There were other defects in the American defence machine. All these stood out clearly at Pearl Harbor. The extension of peacetime bureaucratic controls went so far that the anti-aircraft batteries were obliged to indent for every shell which was fired. As the American wartime machine swung slowly into action, a great many blunders were discovered which had their source in this over-meticulousness of civilian control. It was the natural consequence of a long period of peace – and it was by no means peculiar to the United States.

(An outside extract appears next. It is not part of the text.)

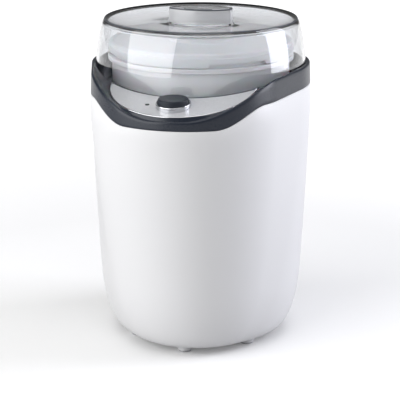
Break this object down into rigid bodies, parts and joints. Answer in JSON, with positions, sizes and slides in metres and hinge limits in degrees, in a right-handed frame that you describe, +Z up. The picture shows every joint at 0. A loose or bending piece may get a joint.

If the sights are lifted beyond this war, it must be recorded that, by the shrewd blow delivered to the United States (which was so much larger than Japan) and by the superb secrecy which had been preserved in organizing such a complex operation, Yamamoto and Nagumo had given a boost to Japanese self-esteem, which would buoy the people up in future periods of national calamity. One day the Japanese triumph at Pearl Harbor will be regarded in a different light from that in which it was inevitably seen by the opposite side at the time; the memory of treachery will fade: it will stand out as a most memorable feat of arms.